Festival Moderno. Il futuro del pop è giallo limone
Prima edizione del “boutique festival” dedicato al nuovo pop. Nato dalla collaborazione tra Club To Club e Radar Concerti, è andato in scena per una sola sera al Circolo Magnolia di Milano, sulla scia del format che spopola in America e in Europa: piccolo, accogliente e con un’atmosfera amichevole, più da festa che da concerto vero e proprio. Un ottimo punto di osservazione sulla nuova estetica del pop.
POP AL LIMONE
Era il 2014 quando usciva Lemonade di SOPHIE e nel 2016 Beyoncé ha dato lo stesso titolo al suo ultimo visual album. Con un semplicissimo sillogismo, potremmo dire quindi che il limone è il futuro del pop. Anzi, l’oggi: il simbolo del suo rinnovato ottimismo. Perché non dovrebbe essere così? Ha un colore brillante, un sapore acidulo, un gusto fresco, è ipervitaminico, zuccherino, ed è anche per palati un po’ nostalgici. Sui social media e al Circolo Magnolia ha manifestato tutto il suo potere mediatico. Ma quella che potrebbe sembrare un’ironica campagna di comunicazione per lanciare il Festival Moderno, nato dalla collaborazione tra Club To Club e Radar Concerti, è in realtà una raffinata operazione iconografico-sinestetica. Il nuovo pop funziona così: energy drink ed emoji alla frutta. Snapchat e Pokémon Go. Da un punto di vista valoriale la rivoluzione l’ha fatta il digitale.

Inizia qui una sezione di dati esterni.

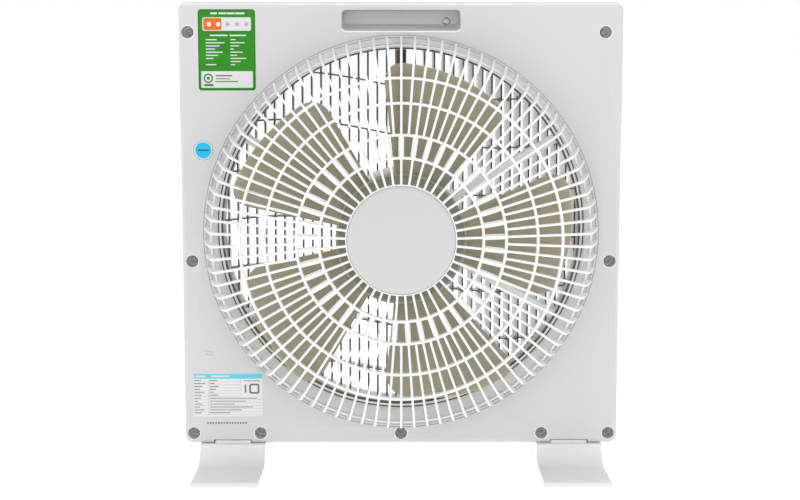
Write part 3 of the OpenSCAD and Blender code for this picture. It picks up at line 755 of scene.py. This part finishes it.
def make_spider():
    y0, y1 = SPIDER_Y
    inside, wall_r, face = SPIDER_R - 3.3, HOUSING_R - 2.5, y1 + 4
    profile = [(inside, y0), (SPIDER_R, y0), (SPIDER_R, y1), (inside + 0.4, y1), (inside, y1 - 0.4)]
    ring = Shape().lathe(profile).object("spider")
    # The gear motor's housing: a side wall, a rounded rear edge and a rear face
    housing = [(wall_r, y0), (HOUSING_R, y0), (HOUSING_R, y1 - 0.5), (HOUSING_R - 0.6, y1 + 1)]
    housing += [(HOUSING_R - 1.2, face - 0.6), (HOUSING_R - 2, face), (50, face), (48, face - 0.6)]
    fuse(ring, Shape().lathe(housing + [(0, face - 0.6), (0, y1 - 2), (wall_r, y1 - 2)]))
    # Each arm widens at both ends and has a groove along its rear face
    half = ARM_W / 2
    edge = [(HOUSING_R - 2, half + 3), (HOUSING_R + 3, half + 0.8), (HOUSING_R + 7, half),
            (SPIDER_R - 12, half), (SPIDER_R - 8, half + 0.5), (SPIDER_R - 4.5, half + 2),
            (SPIDER_R - 1.5, half + 6)]
    plan = edge + [(r, -w) for r, w in reversed(edge)]
    angles = [30 + 360 / ARMS * i for i in range(ARMS)]
    insets = (0.8, y0 + 0.2), (0, y0 + 1), (0, y1 - 0.8), (0.7, y1 - 0.1)
    for angle in angles:
        fuse(ring, Shape().loft([[around(r, w - math.copysign(inset, w), y, angle) for r, w in plan]
                                 for inset, y in insets]))
    groove = (-0.7, 0), (0.7, 0), (0.35, y1 - 1.3), (-0.35, y1 - 1.3)
    for angle in angles:
        cut(ring, Shape().loft([[around(r, w, y, angle) for w, y in groove]
                                for r in (HOUSING_R + 5, SPIDER_R - 8)], False))
    # The spider gets the brighter, glowing white: painted light.
    place(ring, "case", "case_white", SPIDER_LIT, "front_spider")


def make_track():
    """The ring that the louver runs in, near-black brown as painted shade; its shallow groove gets the
    brighter glowing white, painted light that shows as two thin lines
    """
    y0, y1 = TRACK_Y
    profile = [(TRACK_R, y0), (COLLAR_R, y0), (COLLAR_R, y1), (188.2, y1), (187.8, y1 - 0.5),
               (186.2, y1 - 0.5), (185.9, y1), (TRACK_R + 0.3, y1), (TRACK_R, y1 - 0.3)]
    track = Shape().lathe(profile).object("track")
    place(track, "case", "dark_plastic", [TRACK_SHADE, WHITE_LIT], "louver_track")
    # The groove's rear faces get the glowing white: painted light.
    for p in track.data.polygons:
        r = math.hypot(p.center.x / MM, p.center.z / MM - AXIS_Z)
        p.material_index = int(GROOVE_R[0] < r < GROOVE_R[1] and p.center.y > 0)


def make_leads(lead_r=1.95, steps=24, sway=0.45):
    """The gear motor's two leads, side by side from its housing up to the track, each a little uneven"""
    z0, z1 = AXIS_Z + HOUSING_R, AXIS_Z + TRACK_R - 0.6
    for colour, x, share, mat in (("brown", 2.5, 1, BROWN_LEAD), ("black", -2.5, -0.4, BLACK_LEAD)):
        loops = []
        for k in range(steps + 1):
            t = k / steps
            bend = sway * math.sin(2 * math.pi * t * 1.5 + x)
            loops.append([(x + bend * share + lead_r * cosd(a), lead_r * sind(a) - 0.95, mix(z0, z1, t))
                          for a in range(0, 360, 24)])
        lead = Shape().loft(loops).object(colour + "_lead")
        place(lead, "case", "lead_" + colour, mat, "louver_lead_" + colour)


# ---------- louver ----------

def tilt_at(x):
    """Tilt of a slat, which grows towards one side of the disc"""
    return 0 if x > -8 else min(1, (-8 - x) / 80) * SLAT_TILT


def wave_at(x):
    """Height of the cross ribs' wave"""
    return WAVE_H * cosd(360 * (x - WAVE_X) / WAVE_W) - 6


def make_slats():
    """Upright slats with rounded edges, each a little longer than the disc is high there"""
    slats = Shape()
    section = [(-0.85, -7), (0.85, -7), (1.0, -6.6), (1.05, 0), (1.0, 6.6), (0.75, 7), (-0.75, 7),
               (-1.0, 6.6), (-1.05, 0), (-1.0, -6.6)]
    for i in SLATS:
        x = (i + 0.5) * SLAT_PITCH
        c, s = cosd(tilt_at(x)), sind(tilt_at(x))
        height = math.sqrt(max(LOUVER_R ** 2 - (abs(x) + 1) ** 2, 100))
        slats.loft([[(x + u * c - v * s, SLAT_Y + u * s + v * c, AXIS_Z + z) for u, v in section]
                    for z in (-height, height)], False)
    return slats


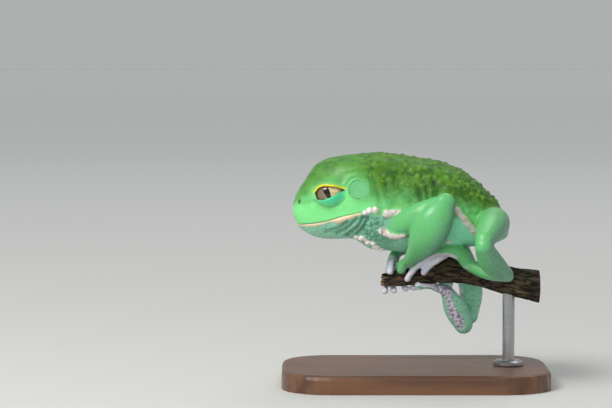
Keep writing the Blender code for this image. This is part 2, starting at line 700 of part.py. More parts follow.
# Each limb node: its tubes, the nodes whose tubes it is trimmed by, and its material
LIMBS = [
    ("thigh_left", THIGH_LEFT, [], "green"),
    ("thigh_right", THIGH_RIGHT, [], "green"),
    ("shank_left", SHANK_LEFT, ["thigh_left"], "green"),
    ("shank_right", SHANK_RIGHT, ["thigh_right"], "green"),
    ("tarsus_left", TARSUS_LEFT, ["shank_left", "thigh_left"], "green"),
    ("tarsus_right", TARSUS_RIGHT, ["shank_right"], "teal"),
    ("upper_arm_left", UPPER_ARM_LEFT, [], "mint"),
    ("upper_arm_right", UPPER_ARM_RIGHT, [], "mint"),
    ("forearm_left", FOREARM_LEFT, ["upper_arm_left"], "mint"),
    ("forearm_right", FOREARM_RIGHT, ["upper_arm_right"], "mint"),
    ("foot_left", FOOT_LEFT, ["tarsus_left", "forearm_left"], "mint"),
    ("foot_right", FOOT_RIGHT, ["tarsus_right", "foot_left", "shank_right"], "teal"),
    ("hand_left", HAND_LEFT, ["forearm_left", "foot_left", "foot_right"], "mint"),
    ("hand_right", HAND_RIGHT, ["forearm_right", "hand_left", "foot_right"], "mint"),
]


def make_limbs():
    """Every limb piece, trimmed by the body, the branch and its earlier neighbours."""
    tubes_of = {name: tubes for name, tubes, _, _ in LIMBS}
    for name, tubes, neighbours, look in LIMBS:
        obj = tubes[0].made(name)
        combine(obj, [tube.made("part") for tube in tubes[1:]], "UNION")
        cutters = [make_body("cut", GAP), perch_form("cut", GAP)]
        for other in neighbours:
            cutters += [tube.made("cut", GAP) for tube in tubes_of[other]]
        cut_each(obj, cutters)
        finish(keep_largest(obj), look)


def make_perch():
    """The branch, with a blind hole for the rod."""
    perch = perch_form("perch_branch")
    top = rod_top() + GAP
    low = 20.0
    hole = disc("cut", (ROD_X, 0, (top + low) / 2), (0, 0, 1), ROD_RADIUS + GAP, (top - low) / 2)
    combine(perch, [hole], "DIFFERENCE")
    finish(keep_largest(perch), "bark")


def rod_top():
    """Height of the rod's upper end, sunk a little way into the branch."""
    height, radius = branch_at(ROD_X)
    return height - radius + ROD_SUNK


def make_stand():
    """The base plate with a bevelled rim, and the turned rod with its flange."""
    bm = bmesh.new()
    outline = []
    for turn, (sx, sy) in enumerate(((1, 1), (-1, 1), (-1, -1), (1, -1))):
        cx = sx * (BASE_LENGTH / 2 - BASE_CORNER)
        cy = sy * (BASE_WIDTH / 2 - BASE_CORNER)
        for step in range(7):
            a = math.radians(90 * turn + 15 * step)
            outline.append((cx + BASE_CORNER * math.cos(a), cy + BASE_CORNER * math.sin(a)))
    low = [bm.verts.new(Vector((x, y, DATUM)) * MM) for x, y in outline]
    face = bm.faces.new(low)
    raised = bmesh.ops.extrude_face_region(bm, geom=[face])
    top = [v for v in raised["geom"] if isinstance(v, bmesh.types.BMVert)]
    bmesh.ops.translate(bm, verts=top, vec=(0, 0, BASE_HEIGHT * MM))
    rim = [e for e in bm.edges if all(v in top for v in e.verts)]
    bmesh.ops.bevel(bm, geom=rim, offset=BASE_BEVEL * MM, segments=2, profile=0.5,
                    affect="EDGES")
    finish(new_object("stand_base", bm), "walnut")

    foot = DATUM + BASE_HEIGHT + GAP
    profile = [(FLANGE_RADIUS, foot), (FLANGE_RADIUS, foot + FLANGE_HEIGHT * 0.6),
               (FLANGE_RADIUS * 0.8, foot + FLANGE_HEIGHT), (ROD_RADIUS, foot + FLANGE_HEIGHT),
               (ROD_RADIUS, rod_top())]
    rings = []
    for radius, z in profile:
        turns = [2 * math.pi * i / 20 for i in range(20)]
        rings.append([(ROD_X + radius * math.cos(a), radius * math.sin(a), z) for a in turns])
    rod = lofted("stand_rod", rings, (ROD_X, 0, foot), (ROD_X, 0, rod_top()))
    finish(rod, "steel")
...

E non stiamo parlando di estetica post-internet, perché sarebbe riduttivo. Stiamo invece descrivendo un fenomeno che riguarda la trasformazione dell’immaginario popolare, in cui ai tradizionali media che gli avevano dato forma – oralità, letteratura, cinema, radio e televisione – si aggiungono laptop, videogiochi, web, app e smart device. Come ieri l’LSD rappresentava la psichedelia, oggi il limone è il POP. I proverbi non mentono: “When life give you lemons, make a lemonade”. Che differenza c’è però rispetto al passato? Prima di tutto il pop non è un genere ma un territorio. Secondo: esattamente come l’America e il Giappone – le sue patrie elettive ma non esclusive – ha fame di traiettorie. Terzo: non è androgino ma è genderfluid.
IL FESTIVAL E GLI ARTISTI
Tutte affermazioni perfettamente incarnate dagli artisti presenti al festival. Per citarne alcuni: da Danny L Harle, uno dei musicisti più interessanti di PC Music, l’etichetta e il collettivo londinesi che hanno scagliato il pop in un’altra dimensione (non ci siamo ancora tolti dalla testa Broken Flowers), ai coloratissimi Kero Kero Bonito, con le loro influenze J-pop e video game music; dall’eclettico Dev Hynes, in arte Blood Orange, che col nuovo album, Freetown Sound, ci parla di identità da una prospettiva post-coloniale e intellettuale nera, a Mykki Blanco, icona multi-gendered, che recentemente, nel video di High School Never Ends, ha raccontato la storia di Romeo e Giulietta in versione queer, facendoci riflettere sulla relazione tra amore e intolleranza; fino all’esplosiva Grimes, femminista, indipendente (anche dopo aver firmato con Jay-Z), con la sua voce eterea e la sua poliedrica creatività: star indiscussa della serata, del nuovo pop e della rete.
BLOOD ORANGE LIVE
Stavamo fotografando il cielo blu cobalto, mentre Dev Hynes ci stava rapendo l’anima. Sì, perchè con la sua intensa nostalgia accompagnata da un falsetto, Blood Orange è amore. È Prince, il british funk, il primo hip-hop, la disco, i Jackson 5 e infinitamente altro ancora. L’impalpabile manifestazione del desiderio. E la frammentazione di innumerevoli domande: sulle radici, la mascolinità, la migrazione e ridefinizione della cultura nera. Il suo rapporto con quella bianca. Con Coastal Grooves, Cupid Deluxe, ma soprattutto con Freetown Sound, Blood Orange compie un viaggio verso l’interno, restituendoci tutta l’emozione di un’identità diasporica, di una presenza scenica che interpreta in maniera personalissima una gran varietà di influenze musicali e di immaginari. Da Paris Is Burning a John Coltrane, dalla Sierra Leone a J Dilla, in un perpetuo moto di andata e ritorno, tra gli Anni Ottanta e i primi Novanta, Blood Orange è l’eco della storia (e delle storie minori) nella contemporaneità del pop.